MATERIAL:
——

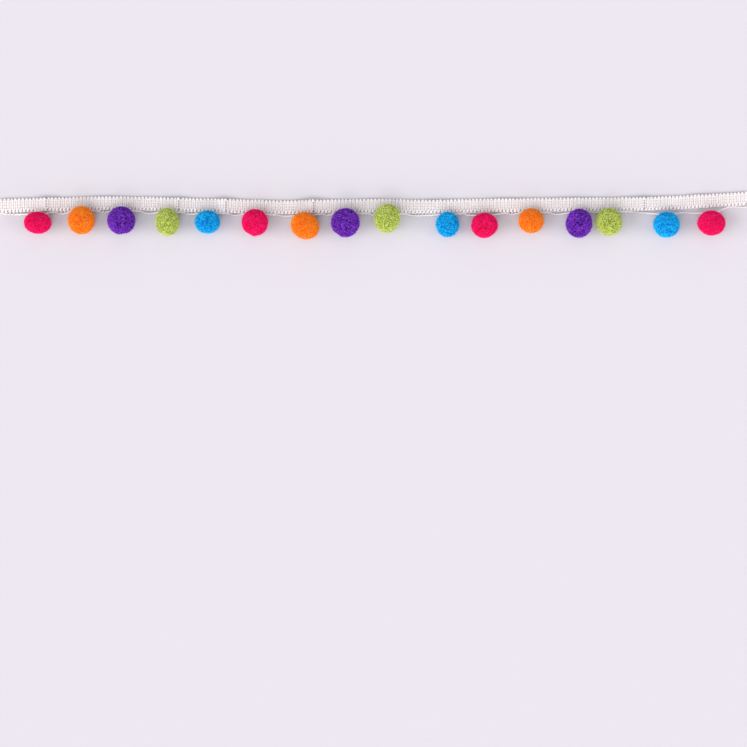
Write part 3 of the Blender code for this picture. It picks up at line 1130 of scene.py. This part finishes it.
class TRIM_OT_add_tape(Operator):
    """Make the tape: its thin ground, the weft with its edge loops, and the stitches along it"""

    bl_idname = "trim.add_tape"
    bl_label = "Knitted tape"

    def execute(self, context):
        settings = context.scene.trim_tape
        material = bpy.data.materials["spun_tape_yarn"]
        pitch, edge_thickness = settings.picot_pitch / MM, settings.edge_thickness / MM
        shaded_ground = place_piece(
            "tape_ground",
            mesh_from("tape_ground", ground_shape(pitch)),
            bpy.data.materials["knit_tape_ground"],
            ["tape"],
        )
        for name, courses, thickness, sides in (
            ("tape_weft", [weft_course(pitch)], settings.weft_thickness / MM, SIX_SIDED),
            ("tape_back_yarn", [back_course(pitch)], settings.back_thickness / MM, SIX_SIDED),
            ("tape_edge_yarn", edge_courses(pitch, edge_thickness), edge_thickness / 2, FOUR_SIDED),
            ("tape_stitches", stitch_courses(pitch), settings.stitch_thickness / MM, FOUR_SIDED),
        ):
            mesh = yarn_mesh(name, courses, thickness, sides)
            place_piece(name, mesh, material, ["tape"])
        return {"FINISHED"}


class TRIM_OT_add_pompoms(Operator):
    """Make each pompom's cut pile"""

    bl_idname = "trim.add_pompoms"
    bl_label = "Pompoms"

    def execute(self, context):
        settings = context.scene.trim_pile
        for number, pompom in enumerate(POMPOMS, start=1):
            name = f"pompom_pile_{number:02d}"
            mesh = mesh_from(name, pile_shape(number, pompom, settings))
            material = bpy.data.materials[f"{pompom.colour}_pile"]
            place_piece(name, mesh, material, [f"pompom_{number:02d}"])
        return {"FINISHED"}


class TRIM_OT_add_thread(Operator):
    """Make the two-ply thread that runs from pompom to pompom along the tape's edge"""

    bl_idname = "trim.add_thread"
    bl_label = "Tie thread"

    def execute(self, context):
        settings = context.scene.trim_thread
        thickness = settings.thickness / MM
        plies, whips, whole = [], [], []
        for number in range(len(THREAD_SWAGS)):
            path = smooth_path(swag_points(number))
            plies += wound_plies(path, thickness, settings.twist / MM, settings.steps)
            whole += path
        for stretch in WHIPPED_STRETCHES:
            whips.append(whip_course(whole, stretch))
        nodes = [f"thread_{number + 1:02d}" for number in range(len(THREAD_SWAGS))]
        material = bpy.data.materials["spun_tie_thread"]
        for name, courses, width in (
            ("tie_thread_plies", plies, thickness / 2 * PLY_SWELL),
            ("tie_thread_stitches", whips, settings.stitch_thickness / MM),
        ):
            mesh = yarn_mesh(name, courses, width, SIX_SIDED)
            place_piece(name, mesh, material, nodes)
        return {"FINISHED"}


def add_floor(context, colour):
    """The plain floor that the trim lies on."""
    shape = bmesh.new()
    bmesh.ops.create_grid(shape, x_segments=1, y_segments=1, size=FLOOR_REACH * MM)
    mesh = bpy.data.meshes.new("floor")
    shape.to_mesh(mesh)
    shape.free()
    material = bpy.data.materials.new("floor_paper")
    material.use_nodes = True
    shader = material.node_tree.nodes["Principled BSDF"]
    shader.inputs["Base Color"].default_value = (*colour, 1.0)
    shader.inputs["Roughness"].default_value = FLOOR_ROUGHNESS
    shader.inputs["Specular IOR Level"].default_value = FLOOR_GLOSS
    mesh.materials.append(material)
    floor = bpy.data.objects.new("floor", mesh)
    floor.location.z = -FLOOR_BELOW * MM
    context.collection.objects.link(floor)


def light_room(context):
    """The even light of a pale room, and the soft lamps that stand far off."""
    world = bpy.data.worlds.new("soft_room")
    world.use_nodes = True
    world.node_tree.nodes["Background"].inputs["Color"].default_value = ROOM_COLOUR
    world.node_tree.nodes["Background"].inputs["Strength"].default_value = ROOM_LIGHT
    context.scene.world = world
    for lamp in LAMPS:
        data = bpy.data.lights.new(lamp.name, "SUN")
        data.angle = math.radians(lamp.spread)
        data.energy = lamp.strength
        data.color = LAMP_COLOUR
        light = bpy.data.objects.new(lamp.name, data)
        light.rotation_euler = Vector(lamp.direction).to_track_quat("Z", "Y").to_euler()
        context.collection.objects.link(light)


def add_camera(context, settings):
    """A camera that looks straight down, with its view width met halfway up the pompoms."""
    lens = bpy.data.cameras.new("above")
    lens.sensor_width = SENSOR_WIDTH
    lens.lens = SENSOR_WIDTH * (settings.camera_height - VIEWED_HEIGHT * MM) / settings.view_width
    camera = bpy.data.objects.new("above", lens)
    camera.location = (0, settings.camera_across, settings.camera_height)
    context.collection.objects.link(camera)
    context.scene.camera = camera
    context.scene.view_settings.view_transform = "Standard"


class TRIM_OT_add_stage(Operator):
    """Make the plain floor, the soft light and the camera above"""

    bl_idname = "trim.add_stage"
    bl_label = "Stage"

    def execute(self, context):
        settings = context.scene.trim_stage
        add_floor(context, settings.floor_colour)
        light_room(context)
        add_camera(context, settings)
        return {"FINISHED"}


class TRIM_PT_panel(Panel):
    """The trim's pieces and their settings, in the sidebar"""

    bl_label = "Pompom Trim"
    bl_idname = "TRIM_PT_panel"
    bl_space_type = "VIEW_3D"
    bl_region_type = "UI"
    bl_category = "Trim"

    def draw(self, context):
        layout = self.layout
        for operator, settings in PANEL_ROWS:
            box = layout.box()
            box.operator(operator.bl_idname)
            if settings:
                group = getattr(context.scene, settings)
                for name in group.bl_rna.properties.keys():
                    if name not in ("rna_type", "name"):
                        box.prop(group, name)


PANEL_ROWS = (
    (TRIM_OT_add_materials, None),
    (TRIM_OT_add_tape, "trim_tape"),
    (TRIM_OT_add_pompoms, "trim_pile"),
    (TRIM_OT_add_thread, "trim_thread"),
    (TRIM_OT_add_stage, "trim_stage"),
)
SETTINGS = {
    "trim_tape": TapeSettings,
    "trim_pile": PileSettings,
    "trim_thread": ThreadSettings,
    "trim_stage": StageSettings,
}
CLASSES = (*SETTINGS.values(), *(operator for operator, _ in PANEL_ROWS), TRIM_PT_panel)


def register():
    for item in CLASSES:
        bpy.utils.register_class(item)
    for name, group in SETTINGS.items():
        setattr(bpy.types.Scene, name, PointerProperty(type=group))


def unregister():
    for name in SETTINGS:
        delattr(bpy.types.Scene, name)
    for item in reversed(CLASSES):
        bpy.utils.unregister_class(item)


def main():
    register()
    bpy.ops.trim.add_materials()
    bpy.ops.trim.add_tape()
    bpy.ops.trim.add_pompoms()
    bpy.ops.trim.add_thread()
    bpy.ops.trim.add_stage()


if __name__ == "__main__":
    main()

——

Restate the whole of the material exactly.

THE COMPLETED TASK:
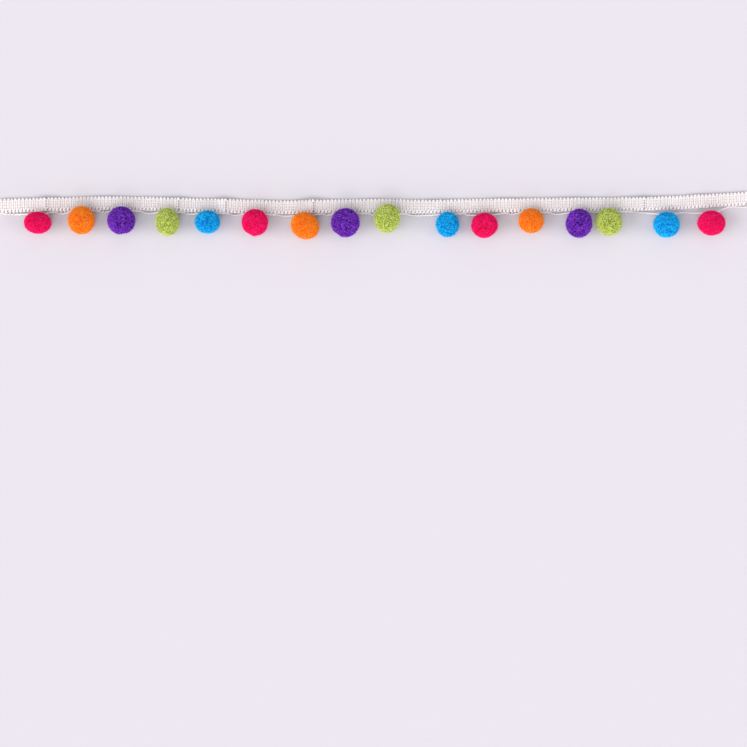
Write part 3 of the Blender code for this picture. It picks up at line 1130 of scene.py. This part finishes it.
class TRIM_OT_add_tape(Operator):
    """Make the tape: its thin ground, the weft with its edge loops, and the stitches along it"""

    bl_idname = "trim.add_tape"
    bl_label = "Knitted tape"

    def execute(self, context):
        settings = context.scene.trim_tape
        material = bpy.data.materials["spun_tape_yarn"]
        pitch, edge_thickness = settings.picot_pitch / MM, settings.edge_thickness / MM
        shaded_ground = place_piece(
            "tape_ground",
            mesh_from("tape_ground", ground_shape(pitch)),
            bpy.data.materials["knit_tape_ground"],
            ["tape"],
        )
        for name, courses, thickness, sides in (
            ("tape_weft", [weft_course(pitch)], settings.weft_thickness / MM, SIX_SIDED),
            ("tape_back_yarn", [back_course(pitch)], settings.back_thickness / MM, SIX_SIDED),
            ("tape_edge_yarn", edge_courses(pitch, edge_thickness), edge_thickness / 2, FOUR_SIDED),
            ("tape_stitches", stitch_courses(pitch), settings.stitch_thickness / MM, FOUR_SIDED),
        ):
            mesh = yarn_mesh(name, courses, thickness, sides)
            place_piece(name, mesh, material, ["tape"])
        return {"FINISHED"}


class TRIM_OT_add_pompoms(Operator):
    """Make each pompom's cut pile"""

    bl_idname = "trim.add_pompoms"
    bl_label = "Pompoms"

    def execute(self, context):
        settings = context.scene.trim_pile
        for number, pompom in enumerate(POMPOMS, start=1):
            name = f"pompom_pile_{number:02d}"
            mesh = mesh_from(name, pile_shape(number, pompom, settings))
            material = bpy.data.materials[f"{pompom.colour}_pile"]
            place_piece(name, mesh, material, [f"pompom_{number:02d}"])
        return {"FINISHED"}


class TRIM_OT_add_thread(Operator):
    """Make the two-ply thread that runs from pompom to pompom along the tape's edge"""

    bl_idname = "trim.add_thread"
    bl_label = "Tie thread"

    def execute(self, context):
        settings = context.scene.trim_thread
        thickness = settings.thickness / MM
        plies, whips, whole = [], [], []
        for number in range(len(THREAD_SWAGS)):
            path = smooth_path(swag_points(number))
            plies += wound_plies(path, thickness, settings.twist / MM, settings.steps)
            whole += path
        for stretch in WHIPPED_STRETCHES:
            whips.append(whip_course(whole, stretch))
        nodes = [f"thread_{number + 1:02d}" for number in range(len(THREAD_SWAGS))]
        material = bpy.data.materials["spun_tie_thread"]
        for name, courses, width in (
            ("tie_thread_plies", plies, thickness / 2 * PLY_SWELL),
            ("tie_thread_stitches", whips, settings.stitch_thickness / MM),
        ):
            mesh = yarn_mesh(name, courses, width, SIX_SIDED)
            place_piece(name, mesh, material, nodes)
        return {"FINISHED"}


def add_floor(context, colour):
    """The plain floor that the trim lies on."""
    shape = bmesh.new()
    bmesh.ops.create_grid(shape, x_segments=1, y_segments=1, size=FLOOR_REACH * MM)
    mesh = bpy.data.meshes.new("floor")
    shape.to_mesh(mesh)
    shape.free()
    material = bpy.data.materials.new("floor_paper")
    material.use_nodes = True
    shader = material.node_tree.nodes["Principled BSDF"]
    shader.inputs["Base Color"].default_value = (*colour, 1.0)
    shader.inputs["Roughness"].default_value = FLOOR_ROUGHNESS
    shader.inputs["Specular IOR Level"].default_value = FLOOR_GLOSS
    mesh.materials.append(material)
    floor = bpy.data.objects.new("floor", mesh)
    floor.location.z = -FLOOR_BELOW * MM
    context.collection.objects.link(floor)


def light_room(context):
    """The even light of a pale room, and the soft lamps that stand far off."""
    world = bpy.data.worlds.new("soft_room")
    world.use_nodes = True
    world.node_tree.nodes["Background"].inputs["Color"].default_value = ROOM_COLOUR
    world.node_tree.nodes["Background"].inputs["Strength"].default_value = ROOM_LIGHT
    context.scene.world = world
    for lamp in LAMPS:
        data = bpy.data.lights.new(lamp.name, "SUN")
        data.angle = math.radians(lamp.spread)
        data.energy = lamp.strength
        data.color = LAMP_COLOUR
        light = bpy.data.objects.new(lamp.name, data)
        light.rotation_euler = Vector(lamp.direction).to_track_quat("Z", "Y").to_euler()
        context.collection.objects.link(light)


def add_camera(context, settings):
    """A camera that looks straight down, with its view width met halfway up the pompoms."""
    lens = bpy.data.cameras.new("above")
    lens.sensor_width = SENSOR_WIDTH
    lens.lens = SENSOR_WIDTH * (settings.camera_height - VIEWED_HEIGHT * MM) / settings.view_width
    camera = bpy.data.objects.new("above", lens)
    camera.location = (0, settings.camera_across, settings.camera_height)
    context.collection.objects.link(camera)
    context.scene.camera = camera
    context.scene.view_settings.view_transform = "Standard"


class TRIM_OT_add_stage(Operator):
    """Make the plain floor, the soft light and the camera above"""

    bl_idname = "trim.add_stage"
    bl_label = "Stage"

    def execute(self, context):
        settings = context.scene.trim_stage
        add_floor(context, settings.floor_colour)
        light_room(context)
        add_camera(context, settings)
        return {"FINISHED"}


class TRIM_PT_panel(Panel):
    """The trim's pieces and their settings, in the sidebar"""

    bl_label = "Pompom Trim"
    bl_idname = "TRIM_PT_panel"
    bl_space_type = "VIEW_3D"
    bl_region_type = "UI"
    bl_category = "Trim"

    def draw(self, context):
        layout = self.layout
        for operator, settings in PANEL_ROWS:
            box = layout.box()
            box.operator(operator.bl_idname)
            if settings:
                group = getattr(context.scene, settings)
                for name in group.bl_rna.properties.keys():
                    if name not in ("rna_type", "name"):
                        box.prop(group, name)


PANEL_ROWS = (
    (TRIM_OT_add_materials, None),
    (TRIM_OT_add_tape, "trim_tape"),
    (TRIM_OT_add_pompoms, "trim_pile"),
    (TRIM_OT_add_thread, "trim_thread"),
    (TRIM_OT_add_stage, "trim_stage"),
)
SETTINGS = {
    "trim_tape": TapeSettings,
    "trim_pile": PileSettings,
    "trim_thread": ThreadSettings,
    "trim_stage": StageSettings,
}
CLASSES = (*SETTINGS.values(), *(operator for operator, _ in PANEL_ROWS), TRIM_PT_panel)


def register():
    for item in CLASSES:
        bpy.utils.register_class(item)
    for name, group in SETTINGS.items():
        setattr(bpy.types.Scene, name, PointerProperty(type=group))


def unregister():
    for name in SETTINGS:
        delattr(bpy.types.Scene, name)
    for item in reversed(CLASSES):
        bpy.utils.unregister_class(item)


def main():
    register()
    bpy.ops.trim.add_materials()
    bpy.ops.trim.add_tape()
    bpy.ops.trim.add_pompoms()
    bpy.ops.trim.add_thread()
    bpy.ops.trim.add_stage()


if __name__ == "__main__":
    main()